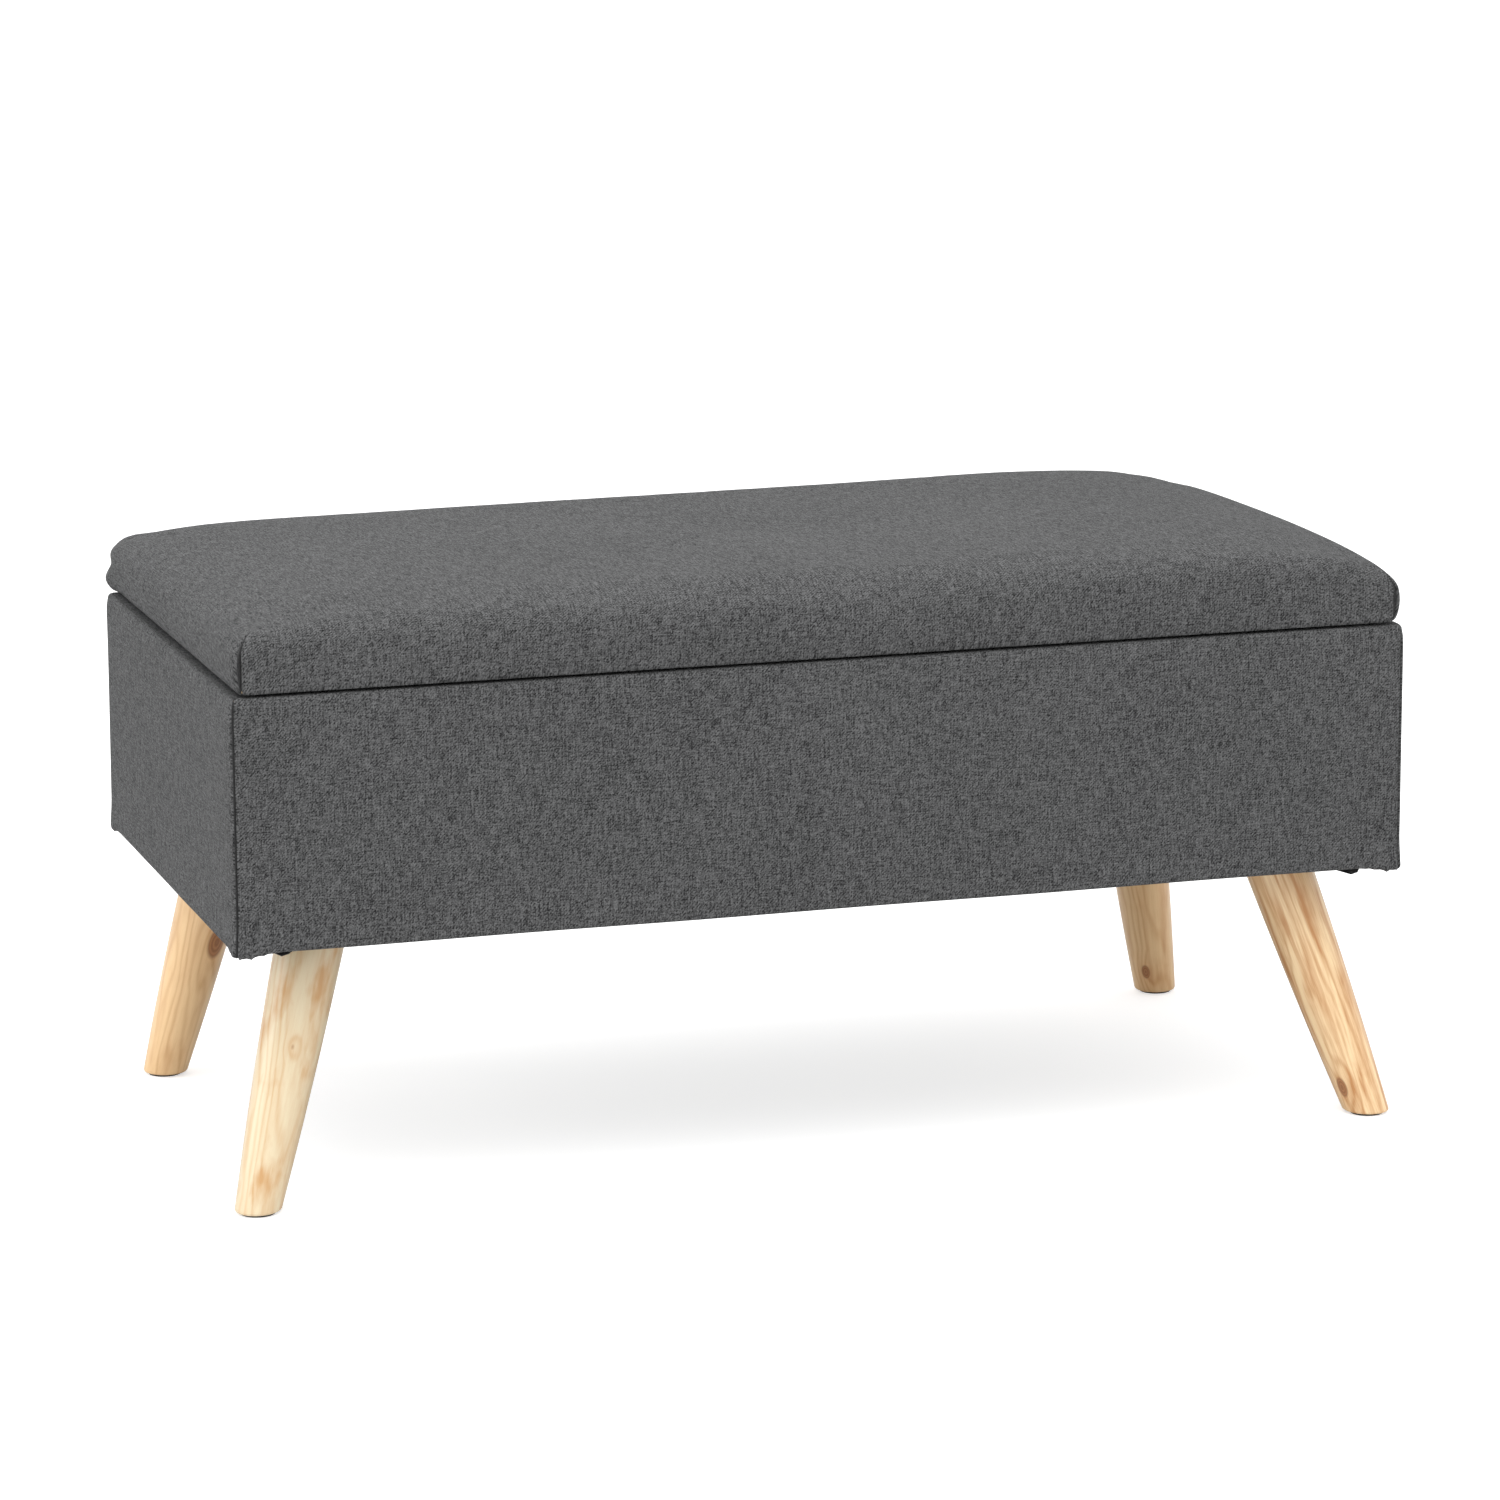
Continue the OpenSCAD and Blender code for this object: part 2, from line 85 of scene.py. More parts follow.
class BenchLid(bpy.types.PropertyGroup):
    """The padded lid."""
    edge: bpy.props.FloatProperty(name="Edge rounding", description="Rounding of the lid's top edge",
                                  default=17 * MM, min=4 * MM, max=30 * MM, unit="LENGTH")
    fall_front: bpy.props.FloatProperty(name="Fall to the front", description="Crown from middle to front",
                                        default=9 * MM, min=0, max=20 * MM, unit="LENGTH")
    fall_end: bpy.props.FloatProperty(name="Fall to the ends", description="Crown from middle to ends",
                                      default=15 * MM, min=0, max=25 * MM, unit="LENGTH")
    bulge: bpy.props.FloatProperty(name="Side bulge", description="How far the sides swell between corners",
                                   default=2.0 * MM, min=0, max=8 * MM, unit="LENGTH")
    end_bulge: bpy.props.FloatProperty(name="End bulge", description="How far the two ends swell out",
                                       default=6.5 * MM, min=0, max=12 * MM, unit="LENGTH")
    fill: bpy.props.FloatProperty(name="Fill", description="How far the middle rises when the pad fills out",
                                  default=6 * MM, min=0, max=12 * MM, unit="LENGTH")
    corner_fold: bpy.props.FloatProperty(name="Corner fold", description="Lump of cloth at a rear corner",
                                         default=6 * MM, min=0, max=9 * MM, unit="LENGTH")


class BenchWood(bpy.types.PropertyGroup):
    """The turned legs."""
    pale: bpy.props.FloatVectorProperty(name="Pale wood", description="Colour between the rings",
                                        default=(0.70, 0.50, 0.32), subtype="COLOR")
    warm: bpy.props.FloatVectorProperty(name="Warm wood", description="Colour of the rings and streaks",
                                        default=(0.47, 0.25, 0.12), subtype="COLOR")
    foot_edge: bpy.props.FloatProperty(name="Foot edge", description="Rounding round the foot",
                                       default=2.2 * MM, min=0.5 * MM, max=5 * MM, unit="LENGTH")


class BenchStage(bpy.types.PropertyGroup):
    """Floor, light and camera."""
    floor: bpy.props.FloatVectorProperty(name="Floor", description="Colour of the floor",
                                         default=(0.74, 0.74, 0.74), subtype="COLOR")
    key: bpy.props.FloatProperty(name="Key light", description="Power of the large soft light",
                                 default=56.0, min=0, max=1000, unit="POWER")
    sky: bpy.props.FloatProperty(name="Sky", description="Strength of the even light all round",
                                 default=1.05, min=0, max=5)
    floor_glow: bpy.props.FloatProperty(name="Floor glow", description="Light the lit floor table gives off",
                                        default=0.58, min=0, max=2)


# ---------------------------------------------------------------- surfaces

def outline(long_n, short_n, corner_n):
    """
    Stations round a rectangle with rounded corners, starting at the middle of the right end and
    going anticlockwise. Each has a spot q on the unit square, which stays still while the
    direction t turns through a corner, so that a ring of half sizes a and b with corner radius r
    is (a - r, b - r) * q + r * t. side is 1 on the front and back and 0 on the ends.
    """
    q, t, side, fold = [], [], [], []
    corners = [(1, 1, 0), (-1, 1, 90), (-1, -1, 180), (1, -1, 270)]
    for i, (cx, cy, start) in enumerate(corners):
        px, py = corners[i - 1][:2]
        n = short_n if i % 2 == 0 else long_n
        k = (1 - np.cos(np.linspace(0, np.pi, n + 1)[1:-1])) / 2
        k = 0.5 * k + 0.5 * np.linspace(0, 1, n + 1)[1:-1]
        q.append(np.column_stack([px + (cx - px) * k, py + (cy - py) * k]))
        t.append(np.tile([np.cos(radians(start)), np.sin(radians(start))], (n - 1, 1)))
        side.append(np.full(n - 1, i % 2))
        fold.append(np.full(n - 1, 1.0))
        a = np.linspace(0, 90, corner_n + 1)
        q.append(np.tile([cx, cy], (corner_n + 1, 1)))
        t.append(np.column_stack([np.cos(np.radians(a + start)), np.sin(np.radians(a + start))]))
        side.append((a < 45) == (i % 2 == 1))
        fold.append(np.abs(a - 45) / 45)
    return np.concatenate(q), np.concatenate(t), np.concatenate(side).astype(float), np.concatenate(fold)


def rings(a, b, r, z, line):
    """Stacked rings: row i has half sizes a[i], b[i], corner radius r[i] and height z[i]."""
    q, t = line[:2]
    a, b, r, z = (np.asarray(v, float)[:, None] for v in (a, b, r, z))
    x = (a - r) * q[None, :, 0] + r * t[None, :, 0]
    y = (b - r) * q[None, :, 1] + r * t[None, :, 1]
    return np.stack([x, y, np.broadcast_to(z, x.shape)], axis=2)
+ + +
WHAT IS NEEDED
Nothing should be left out: repeat all of the data exactly.

RESPONSE TO THE EXERCISE
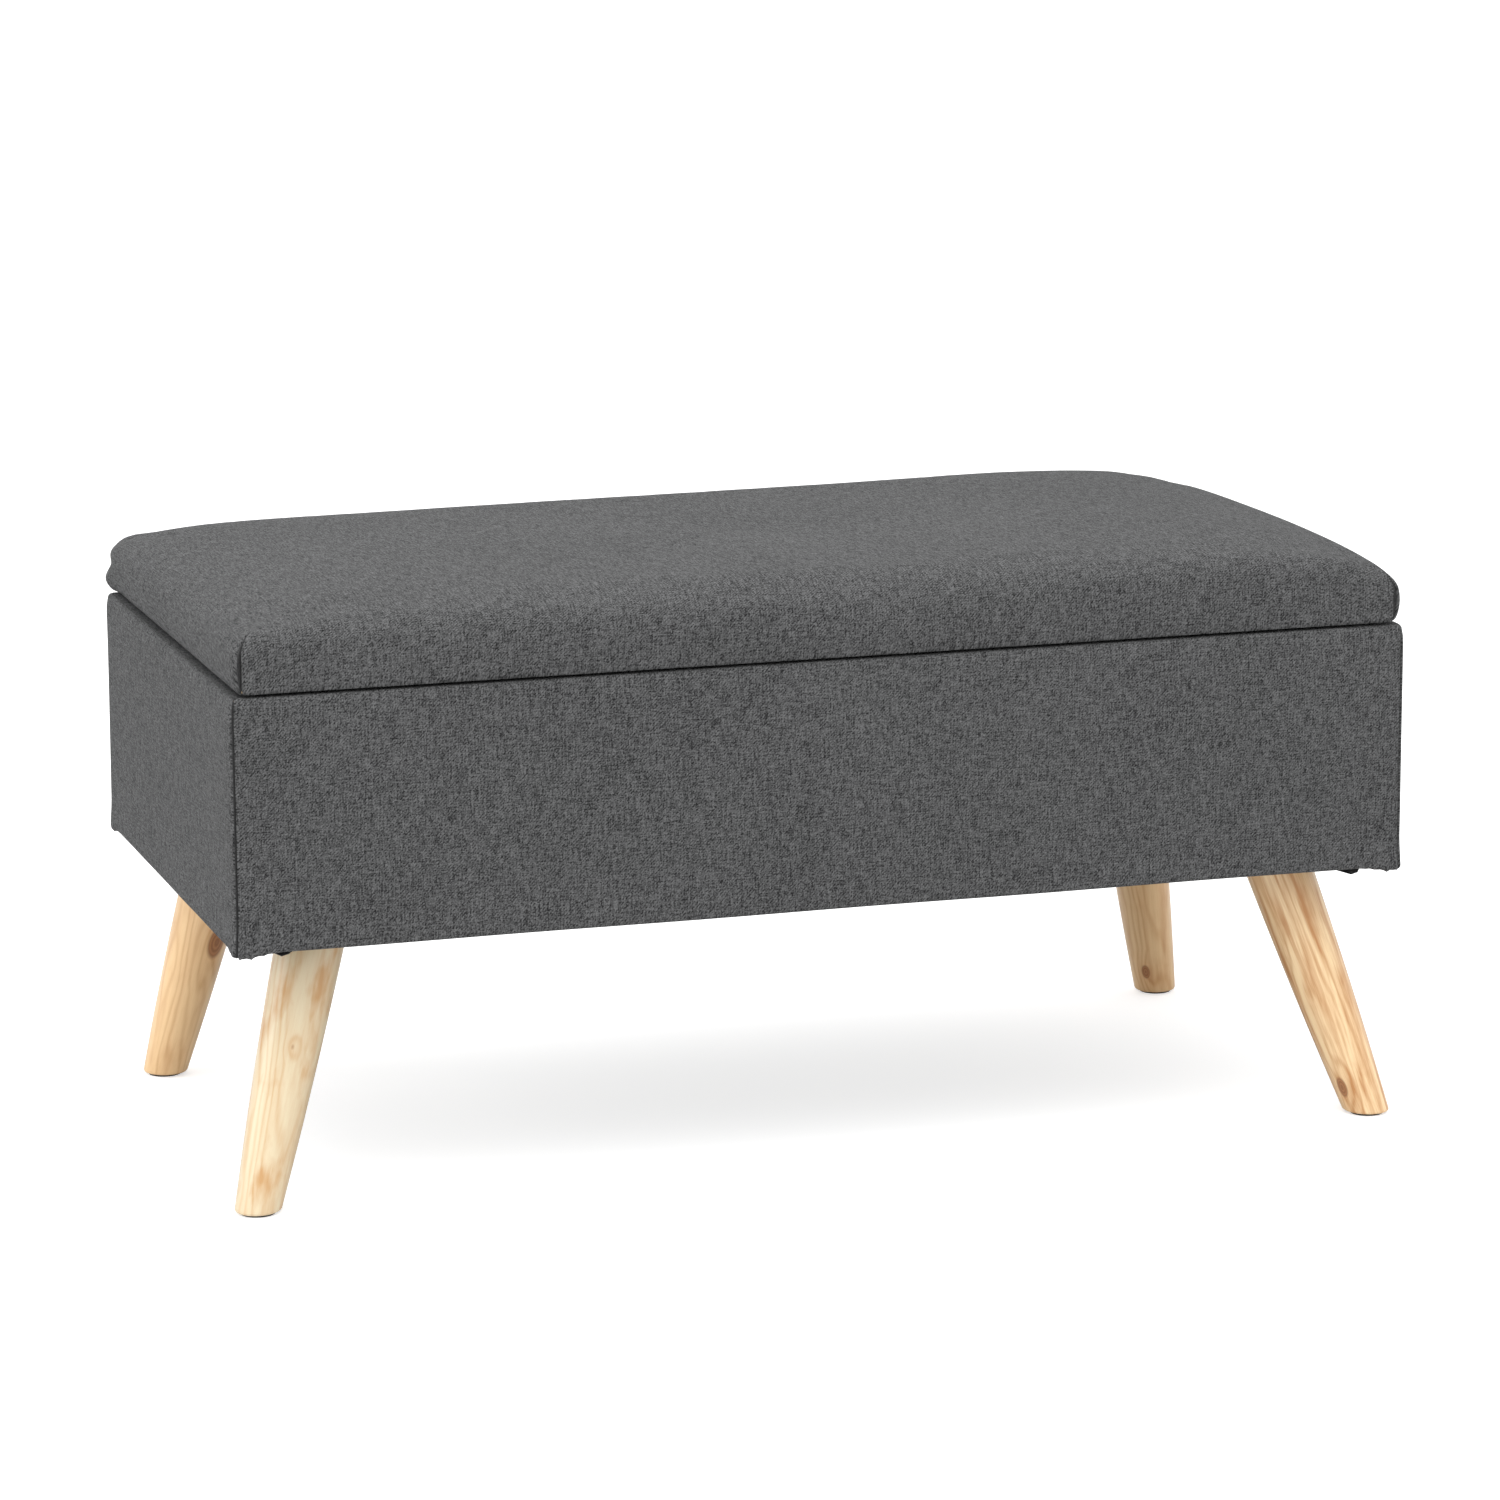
Continue the OpenSCAD and Blender code for this object: part 2, from line 85 of scene.py. More parts follow.
class BenchLid(bpy.types.PropertyGroup):
    """The padded lid."""
    edge: bpy.props.FloatProperty(name="Edge rounding", description="Rounding of the lid's top edge",
                                  default=17 * MM, min=4 * MM, max=30 * MM, unit="LENGTH")
    fall_front: bpy.props.FloatProperty(name="Fall to the front", description="Crown from middle to front",
                                        default=9 * MM, min=0, max=20 * MM, unit="LENGTH")
    fall_end: bpy.props.FloatProperty(name="Fall to the ends", description="Crown from middle to ends",
                                      default=15 * MM, min=0, max=25 * MM, unit="LENGTH")
    bulge: bpy.props.FloatProperty(name="Side bulge", description="How far the sides swell between corners",
                                   default=2.0 * MM, min=0, max=8 * MM, unit="LENGTH")
    end_bulge: bpy.props.FloatProperty(name="End bulge", description="How far the two ends swell out",
                                       default=6.5 * MM, min=0, max=12 * MM, unit="LENGTH")
    fill: bpy.props.FloatProperty(name="Fill", description="How far the middle rises when the pad fills out",
                                  default=6 * MM, min=0, max=12 * MM, unit="LENGTH")
    corner_fold: bpy.props.FloatProperty(name="Corner fold", description="Lump of cloth at a rear corner",
                                         default=6 * MM, min=0, max=9 * MM, unit="LENGTH")


class BenchWood(bpy.types.PropertyGroup):
    """The turned legs."""
    pale: bpy.props.FloatVectorProperty(name="Pale wood", description="Colour between the rings",
                                        default=(0.70, 0.50, 0.32), subtype="COLOR")
    warm: bpy.props.FloatVectorProperty(name="Warm wood", description="Colour of the rings and streaks",
                                        default=(0.47, 0.25, 0.12), subtype="COLOR")
    foot_edge: bpy.props.FloatProperty(name="Foot edge", description="Rounding round the foot",
                                       default=2.2 * MM, min=0.5 * MM, max=5 * MM, unit="LENGTH")


class BenchStage(bpy.types.PropertyGroup):
    """Floor, light and camera."""
    floor: bpy.props.FloatVectorProperty(name="Floor", description="Colour of the floor",
                                         default=(0.74, 0.74, 0.74), subtype="COLOR")
    key: bpy.props.FloatProperty(name="Key light", description="Power of the large soft light",
                                 default=56.0, min=0, max=1000, unit="POWER")
    sky: bpy.props.FloatProperty(name="Sky", description="Strength of the even light all round",
                                 default=1.05, min=0, max=5)
    floor_glow: bpy.props.FloatProperty(name="Floor glow", description="Light the lit floor table gives off",
                                        default=0.58, min=0, max=2)


# ---------------------------------------------------------------- surfaces

def outline(long_n, short_n, corner_n):
    """
    Stations round a rectangle with rounded corners, starting at the middle of the right end and
    going anticlockwise. Each has a spot q on the unit square, which stays still while the
    direction t turns through a corner, so that a ring of half sizes a and b with corner radius r
    is (a - r, b - r) * q + r * t. side is 1 on the front and back and 0 on the ends.
    """
    q, t, side, fold = [], [], [], []
    corners = [(1, 1, 0), (-1, 1, 90), (-1, -1, 180), (1, -1, 270)]
    for i, (cx, cy, start) in enumerate(corners):
        px, py = corners[i - 1][:2]
        n = short_n if i % 2 == 0 else long_n
        k = (1 - np.cos(np.linspace(0, np.pi, n + 1)[1:-1])) / 2
        k = 0.5 * k + 0.5 * np.linspace(0, 1, n + 1)[1:-1]
        q.append(np.column_stack([px + (cx - px) * k, py + (cy - py) * k]))
        t.append(np.tile([np.cos(radians(start)), np.sin(radians(start))], (n - 1, 1)))
        side.append(np.full(n - 1, i % 2))
        fold.append(np.full(n - 1, 1.0))
        a = np.linspace(0, 90, corner_n + 1)
        q.append(np.tile([cx, cy], (corner_n + 1, 1)))
        t.append(np.column_stack([np.cos(np.radians(a + start)), np.sin(np.radians(a + start))]))
        side.append((a < 45) == (i % 2 == 1))
        fold.append(np.abs(a - 45) / 45)
    return np.concatenate(q), np.concatenate(t), np.concatenate(side).astype(float), np.concatenate(fold)


def rings(a, b, r, z, line):
    """Stacked rings: row i has half sizes a[i], b[i], corner radius r[i] and height z[i]."""
    q, t = line[:2]
    a, b, r, z = (np.asarray(v, float)[:, None] for v in (a, b, r, z))
    x = (a - r) * q[None, :, 0] + r * t[None, :, 0]
    y = (b - r) * q[None, :, 1] + r * t[None, :, 1]
    return np.stack([x, y, np.broadcast_to(z, x.shape)], axis=2)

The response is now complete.